Published online by Cambridge University Press: 10 December 2009
The Agent-based perspective
Imitation is a powerful learning mechanism and a general agent-based approach must be used in order to identify the most interesting and significant problems, rather than the prominent ad hoc approaches in imitation robotics research so far. The traditional approach concentrates in finding an appropriate mechanism for imitation and developing a robot control architecture that identifies salient features in the movements of an (often visually observed) model, and maps them appropriately (via a built-in and usually static method) to motor outputs of the imitator (Kuniyoshi et al., 1994, 1990). Model and imitator are usually not interacting with each other, neither do they share and perceive a common context. Effectively this kind of approach limits itself to answering the question of how to imitate for a particular robotic system and its particular imitation task. This has led to many diverse approaches to robot controllers for imitative learning that are difficult to generalize across different contexts and to different robot platforms.

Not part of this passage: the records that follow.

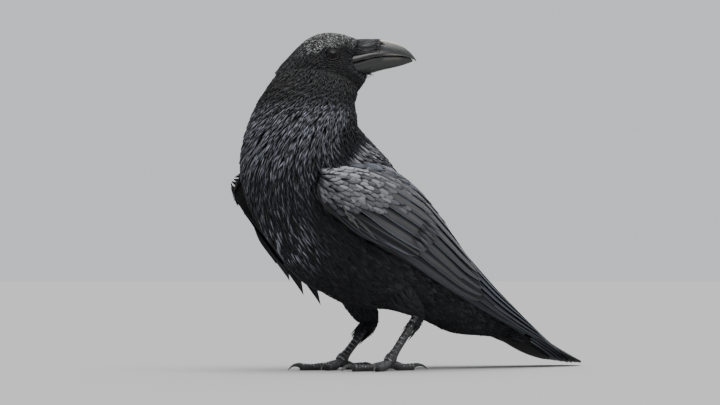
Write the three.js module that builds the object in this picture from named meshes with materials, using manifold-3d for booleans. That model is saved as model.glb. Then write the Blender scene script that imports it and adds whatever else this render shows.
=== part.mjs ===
// A common raven, life size, standing with its body pitched up and its head turned back over
// its left shoulder. Millimetres, +Z up. The body faces -Y and the bird's left is +X, so the
// floor is z = 0. Every feathered part is modelled to the tips of its feathers.
import * as THREE from "three";
import { LoftGeometry } from "three/addons/geometries/LoftGeometry.js";
import { mergeVertices } from "three/addons/utils/BufferGeometryUtils.js";
import Module from "manifold-3d";

const wasm = await Module();
wasm.setup();

const { abs, cos, exp, max, min, PI, sign, sin, sqrt } = Math;
const rad = THREE.MathUtils.degToRad;
const lerp = THREE.MathUtils.lerp;

// ---------------------------------------------------------------- driving dimensions, in mm
const GAP = 0.4; // between neighbouring solids
const HEAD_TURN = 50; // the bill's bearing from +X towards +Y, in degrees
const EYE_CENTRE = [11.8, -60.7, 326]; // the point midway between the eyes
const EYE_BALL = 8.2; // radius
const EYE_AHEAD = 0.5; // of EYE_CENTRE, along the bill
const EYE_OUT = 19.4; // from the head's midplane to an eyeball's centre
// Each folded wing from its bend, in front, to its tip. The right one hangs loosely: hang
// lowers the middle of its lower edge, as a share of the left one's depth there.
const WINGS = {
  left: { side: 1, bend: [67, -121, 199], tip: [39, 244, 12], hang: 0 },
  right: { side: -1, bend: [-87, -118, 199], tip: [-43, 248, 16], hang: 1.2 },
};
const TAIL_ROOT = [122, 90]; // y and z of the tail's root, inside the rump
const TAIL_TIP = [299, 2.2];
const HEEL = { left: [33, 38, 58], right: [-37, 32, 50] };
const FOOT = { left: [30, 0], right: [-32, -14] }; // where the tarsus meets the toes
const FOOT_HEIGHT = 8.5; // of that joint's centre
const THIGH_TOP = { left: [31, 0, 99], right: [-32, 2, 99] };
const TARSUS_RADIUS = 4.3;

// ---------------------------------------------------------------- materials
function finish(color, roughness) {
  return new THREE.MeshStandardMaterial({ color, roughness, metalness: 0 });
}

const PLUMAGE = finish(0x17181b, 0.55);
const WING_PLUMAGE = finish(0x23252b, 0.45);
const HORN = finish(0x1d1d1f, 0.35);
const LEG_SKIN = finish(0x2b2c2f, 0.5);
const EYE = finish(0x0c0807, 0.05);

// ---------------------------------------------------------------- shape helpers
// Rows of [at, value, value...] as one smooth function of at, which gives the values.
function keyed(rows) {
  const values = rows.flatMap((row) => row.slice(1));
  const curve = new THREE.CubicInterpolant(rows.map((row) => row[0]), values, rows[0].length - 1);
  return (at) => Array.from(curve.evaluate(at));
}

// A closed skin through the rings ring(t, angle) for t from start to end, as a solid.
function loft(ring, start, end, rings, sides) {
  const sections = [];
  for (let i = 0; i <= rings; i++) {
    const t = lerp(start, end, i / rings);
    sections.push(Array.from({ length: sides }, (_, j) => ring(t, (2 * PI * j) / sides)));
  }
  if (windsBackwards(sections)) sections.forEach((section) => section.reverse());
  return solid(new LoftGeometry(sections, { capStart: true, capEnd: true }));
}

function middleOf(ring) {
  return ring.reduce((sum, p) => sum.add(p), new THREE.Vector3()).divideScalar(ring.length);
}

// Whether the rings turn clockwise as seen from the loft's end.
function windsBackwards(sections) {
  const here = sections[sections.length >> 1];
  const before = sections[(sections.length >> 1) - 1];
  const area = new THREE.Vector3();
  here.forEach((p, j) => {
    const next = here[(j + 1) % here.length];
    area.add(new THREE.Vector3().crossVectors(p, next));
  });
  return area.dot(middleOf(here).sub(middleOf(before))) < 0;
}

// A closed three.js geometry that faces out, as a manifold solid.
function solid(geometry) {
  const plain = new THREE.BufferGeometry();
  plain.setAttribute("position", geometry.attributes.position);
  plain.setIndex(geometry.index);
  const merged = mergeVertices(plain, 1e-3);
  const vertProperties = merged.attributes.position.array;
  const triVerts = new Uint32Array(merged.index.array);
  return new wasm.Manifold(new wasm.Mesh({ numProp: 3, vertProperties, triVerts }));
}

// The largest body of a solid, without the slivers that a cut may leave.
function largest(made) {
  return made.decompose().reduce((a, b) => (a.volume() > b.volume() ? a : b));
}

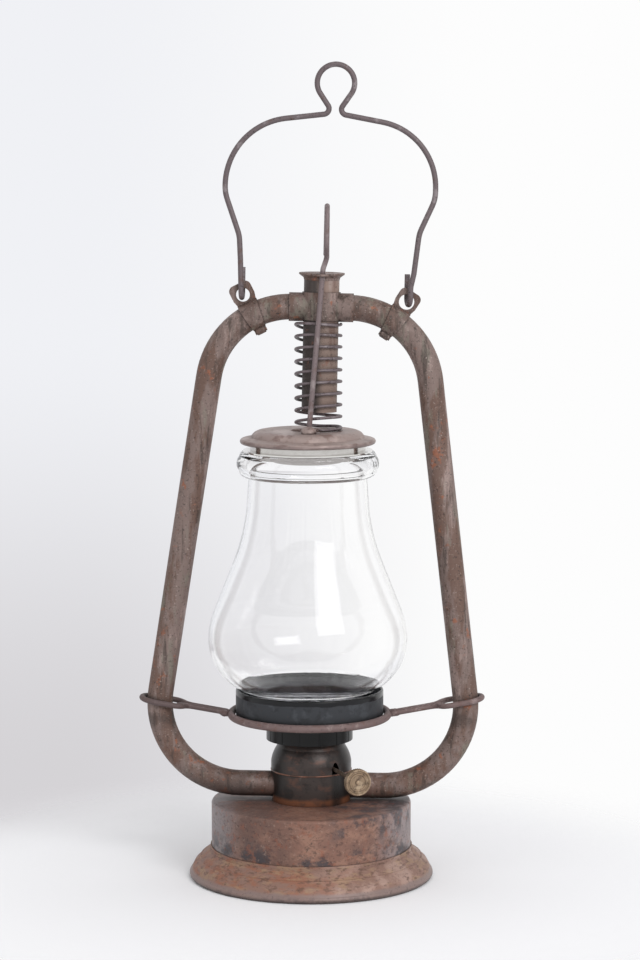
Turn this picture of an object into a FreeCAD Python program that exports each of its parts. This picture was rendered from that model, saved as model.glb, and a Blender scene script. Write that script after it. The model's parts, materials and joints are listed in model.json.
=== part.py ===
"""Wick-burning barn lantern, every piece at real size in millimetres.

The origin is the middle of the base on the table, +Z is up, the winder knob is on the -Y side and +X is to
the right of it. The crown, the side tubes and the bail lean a little to +X together, as an old lantern does.
"""
import FreeCAD, Part
import math
import os
import Sketcher
from types import SimpleNamespace
from FreeCAD import Placement, Rotation, Vector

SIZES = {
    # Sheet metal and fount
    "side_shift": -0.5, "tin": 0.7, "fit_gap": 0.1,
    "rim_radius": 74.95, "bead_radius": 2.25, "bead_height": 2.2,
    "flare_low_radius": 71.6, "flare_low_height": 8.8, "flare_high_radius": 64.2, "flare_high_height": 15.3,
    "skirt_top": 19.6, "ridge_height": 17.2, "flare_ridge": 12.05,
    "drum_radius": 61.3, "drum_bottom": 14.5, "drum_top": 47.3, "drum_shoulder": 1.8,
    "pan_height": 15.2, "pan_rim": 19.0,
    "filler_reach": 42.0, "filler_radius": 8.0, "filler_flange": 11.0, "filler_neck_top": 53.5,
    "filler_neck_bottom": 44.0, "cap_radius": 10.0, "cap_bottom": 49.2, "cap_top": 56.6, "cap_crown": 1.3,
    "cap_grip_radius": 0.9, "washer_thickness": 1.6, "washer_bore": 3.0,
    # Burner
    "collar_bore": 14.5, "collar_radius": 15.7, "collar_flange": 19.0,
    "collar_bottom": 43.5, "collar_top": 52.0,
    "deck_height": 52.9, "deck_radius": 17.5, "deck_skirt": 46.5,
    "chamber_radius": 24.15, "chamber_top": 66.3,
    "dome_radius": 24.65, "dome_shoulder": 71.8, "dome_waist_radius": 21.2, "dome_waist": 80.8,
    "dome_neck_radius": 18.8, "dome_top": 86.4,
    "keyhole_width": 5.0, "keyhole_top": 74.0, "keyhole_bottom": 66.9,
    "gallery_radius": 24.2, "gallery_bore": 14.2, "gallery_hole": 1.0, "gallery_hole_reach": 21.5,
    "gallery_holes": 24, "cone_radius": 18.4, "cone_shoulder": 93.5, "cone_top": 104.4, "cone_crown": 21.0,
    "flame_slot_length": 28.0, "flame_slot_width": 7.0,
    "wick_width": 25.2, "wick_thickness": 2.4, "wick_bottom": 33.0, "wick_top": 99.4,
    "wick_tube_width": 26.8, "wick_tube_thickness": 4.2, "wick_tube_wall": 0.5, "wick_tube_bottom": 44.0,
    "wick_tube_top": 97.0,
    # Winder
    "burner_turn": 21.3, "winder_height": 69.4, "winder_offset": 6.7, "shaft_radius": 1.25, "shaft_tail": 12.5,
    "shaft_reach": 59.8, "wheel_spacing": 6.0, "wheel_radius": 5.15, "wheel_root": 3.7, "wheel_width": 1.6,
    "wheel_teeth": 10, "wheel_pitch": 36.0, "hub_radius": 2.2,
    "cheek_reach": 10.0, "cheek_thickness": 1.0, "cheek_height": 8.0, "cheek_depth": 7.6,
    "knob_radius": 8.1, "knob_back": 57.4, "knob_thickness": 4.2, "knob_hub": 3.1,
    "knob_hub_length": 3.0, "knob_dish": 0.8, "knob_pin": 1.7, "knob_flutes": 40, "knob_flute_radius": 0.45,
    # Leaning frame: side tubes, crown and stack
    "lean": 1.2, "tube_radius": 7.8, "tube_slant": 7.7, "bend_radius": 50.0, "foot_height": 56.5,
    "crown_height": 350.2, "shoulder_reach": 17.6, "foot_end": 21.5, "crown_end": 13.5,
    "stack_radius": 10.7, "stack_bottom": 287.0, "stack_top": 366.6, "tee_radius": 11.6, "tee_top": 359.4,
    "tee_bottom": 342.6, "arm_radius": 8.7, "arm_reach": 19.5, "cap_disc_radius": 13.8, "crown_cap_top": 371.0,
    "cap_plate": 1.1, "guide_reach": 17.3, "guide_radius": 5.0, "guide_hole": 3.3, "guide_side": -0.7,
    # Ear bands
    "ear_angle_left": 27.8, "ear_angle_right": 32.0,
    "band_bore": 8.05, "band_radius": 8.8, "band_width": 12.6, "band_narrow": 7.6, "ear_width": 14.0,
    "ear_top": 21.2, "ear_thickness": 1.6, "ear_corner": 3.4,
    "ear_hole_left": 4.15, "ear_hole_right": 4.65, "ear_hole_height": 13.9,
    "clinch_radius": 2.9, "clinch_height": 9.5, "clinch_width": 7.4,
    # Bail
    "bail_wire": 1.65, "hook_gap": 4.5, "hook_drop": 7.7, "hook_tip": 10.4, "pivot_rise": 6.1,
    # Carriage: globe plate, guard and globe
    "carriage_shift": -1.0, "cup_radius": 45.25, "cup_bottom": 98.6, "cup_top": 116.6, "cup_bead": 1.2,
    "cup_heel": 3.0, "ring_radius": 26.5, "ring_bottom": 85.3, "lip_radius": 22.6, "lip_height": 87.4,
    "ring_creases": 14, "ring_crease_width": 0.5, "ring_crease_depth": 0.25,
    "floor_holes": 16, "floor_hole": 2.2, "floor_hole_reach": 31.5,
    "guard_radius": 48.05, "guard_wire": 2.35, "guard_height": 100.6, "loop_wire": 1.7, "loop_start": 50.6,
    "loop_end": 104.2, "loop_start_height": 101.4, "loop_end_height": 111.0, "strand_gap": 1.8,
    "loop_half_width": 9.9, "loop_turn": 62.0, "loop_wide": 80.8,
    "globe_shift": -2.0, "glass": 2.0, "globe_foot_radius": 38.2, "globe_foot": 99.6, "globe_heel": 111.2,
    "globe_low_radius": 42.3, "globe_low": 117.2, "globe_belly": 60.9, "globe_belly_height": 147.0,
    "globe_low_bend": 33.17, "globe_high_bend": 48.0, "globe_cone": 21.5, "globe_waist": 196.0,
    "globe_neck_bend": 120.0, "globe_neck_slope": 4.0, "collar_low": 247.2, "collar_belly": 42.8,
    "collar_belly_height": 255.0, "globe_top": 262.6, "mouth_radius": 40.6,
    # Bell and what hangs it
    "bell_radius": 39.8, "bell_bead": 1.5, "bell_bead_height": 268.9, "bell_step_radius": 34.6,
    "bell_step": 271.4, "bell_shoulder_radius": 30.0, "bell_top": 275.4, "bell_bend": 5.0, "bell_hole": 12.0,
    "sleeve_radius": 35.2, "sleeve_bottom": 256.5, "sleeve_top": 270.0, "sleeve_flange": 39.4,
    "sleeve_flange_height": 262.8,
    "spring_side": 4.4, "spring_radius": 13.7, "spring_wire": 0.95, "spring_turns": 9.27, "spring_start": -90.0,
    "spring_bottom": 276.7, "spring_pitch": 7.22, "spring_front_rise": 1.8, "spring_left_rise": 1.9,
    "lift_wire": 1.6, "finger_height": 32.0, "finger_half_width": 9.5, "finger_bottom": 379.5,
}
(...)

In contrast to the above, the agent-based approach for imitation considers the behaviour of an autonomous agent in relation to its environment, including other autonomous agents. The mechanisms underlying imitation are not divorced from the behaviour-in-context, including the social and non-social environments, motivations, relationships among the agents, the agents individual and learning history etc. (Dautenhahn and Nehaniv, 2002).
Such a perspective helps unfold the full potential of research on imitation and helps in identifying challenging and important research issues.